Cuomo has responded to Nixon with more than just money. Within weeks of her entry into the race this spring, he acted to reconcile the warring Democrats in the state legislature and moved noticeably to the left on several policy areas. He became an ever more vocal Trump critic, positioning New York—with him at the helm—as “the alternative state to Trump’s America.” And his political allies used strong-arm tactics to thwart Nixon and consolidate party support, threatening funding to unions and nonprofit groups if they endorsed her campaign.
An easy alternative hypothesis for Cuomo’s heavy spending is that a decisive primary win would help him launch a presidential campaign next year.

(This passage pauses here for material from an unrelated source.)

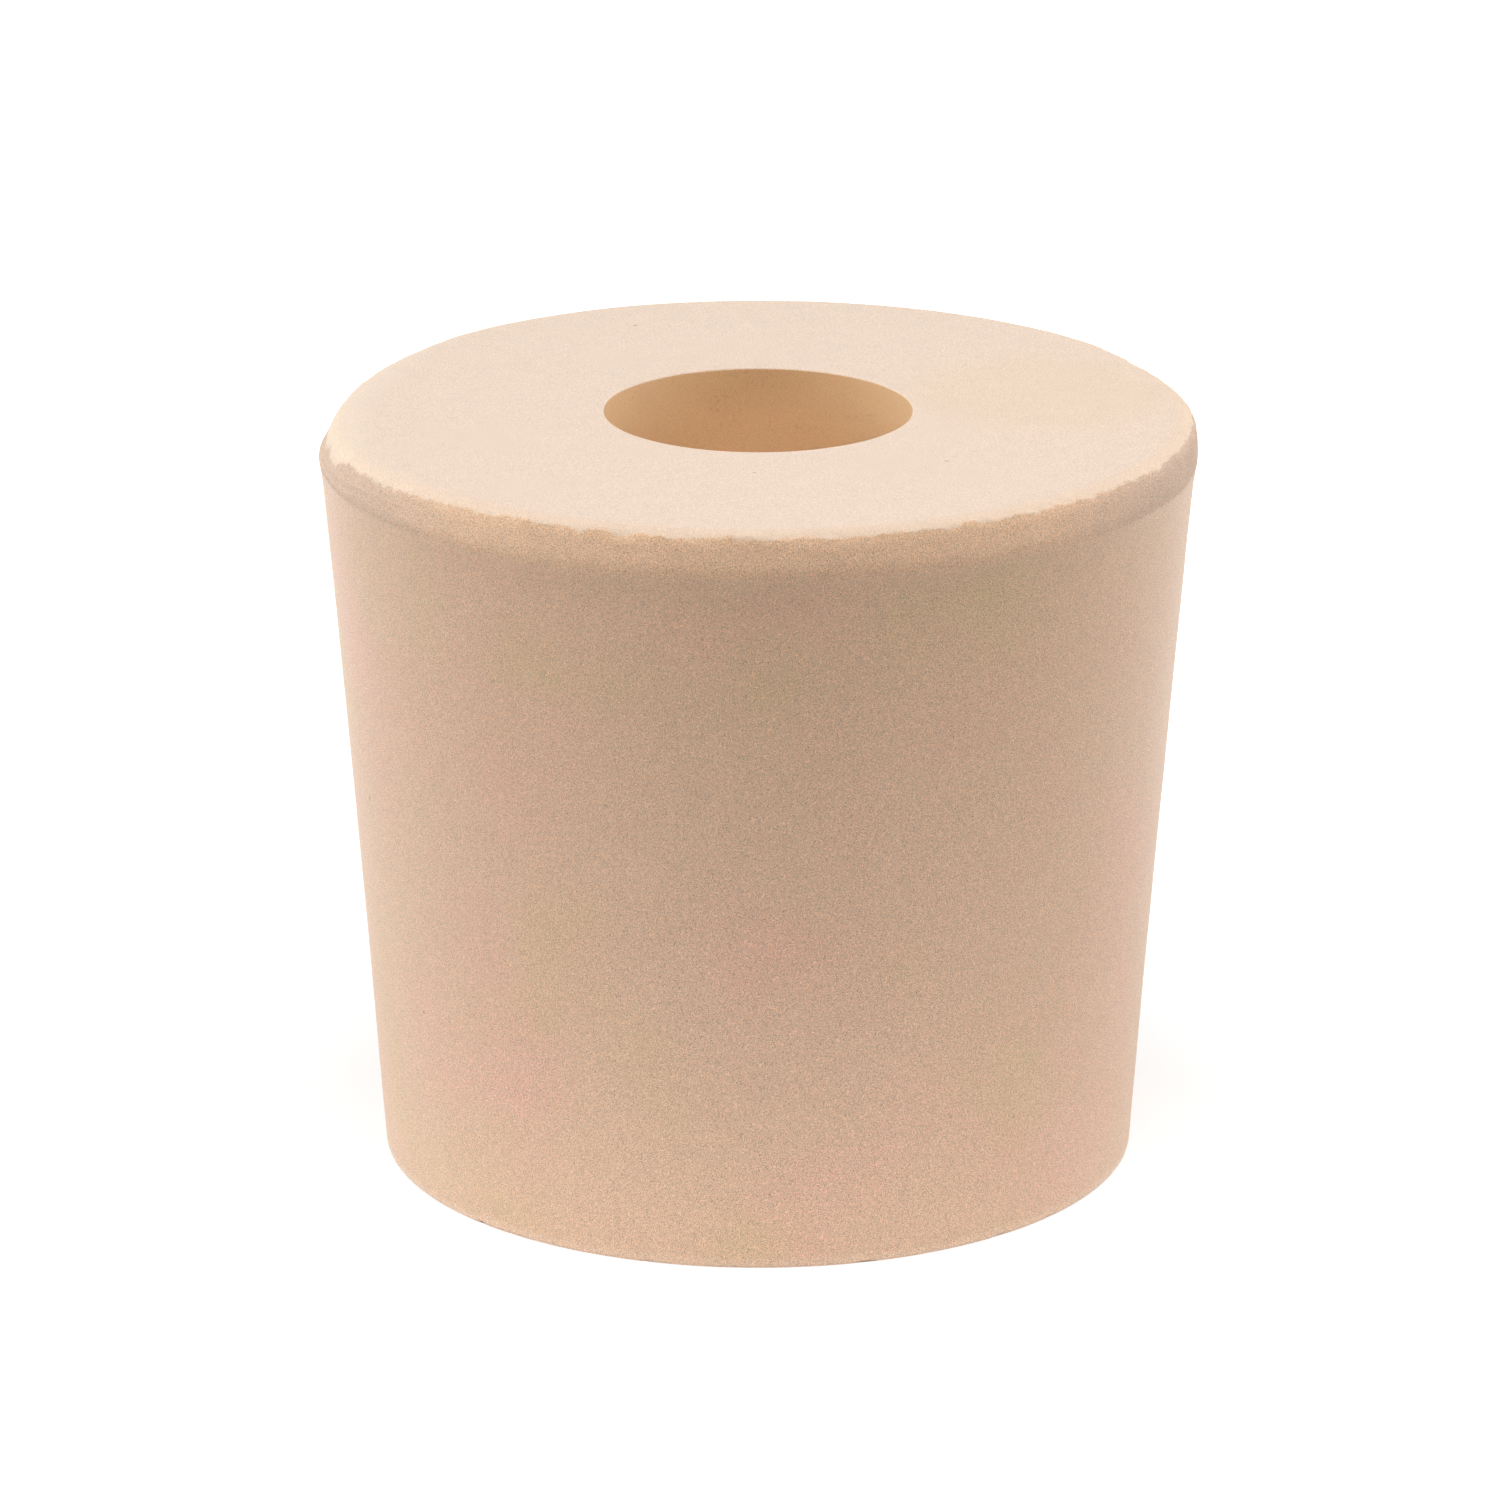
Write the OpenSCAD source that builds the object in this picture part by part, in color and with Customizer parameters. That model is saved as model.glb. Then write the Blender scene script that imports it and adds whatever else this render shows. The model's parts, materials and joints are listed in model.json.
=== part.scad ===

But the governor was surprisingly definitive in pledging to serve out his full term if reelected. “The only caveat,” he said during his lone primary debate with Nixon last month, “is if God strikes me dead. Otherwise, I will serve four years as governor of the state of New York.”
Cuomo’s need for lengthy coattails on Thursday is another explanation. While he is well positioned to win, the candidates he has endorsed for lieutenant governor and attorney general, the incumbent Kathy Hochul and New York City Public Advocate Letitia James, respectively, are in much closer races. Losses from Hochul and James would leave Cuomo with fewer allies in Albany and a trickier third term. The New York State Democratic Committee, which Cuomo controls, is running TV ads pushing the entire ticket.
Then again, the biggest reason for Cuomo’s aggressive campaign could be the simplest: sheer competitiveness. The governor started his race against Nixon up by 30 points, and he wants to finish it there. As Diaz told me, Cuomo wants to win “by as much as he can.”
“When you play a basketball game, you’ll take a victory if you beat your opponent by one point,” Diaz said. “But don’t we all go in hoping that we can have a 50-point blowout?”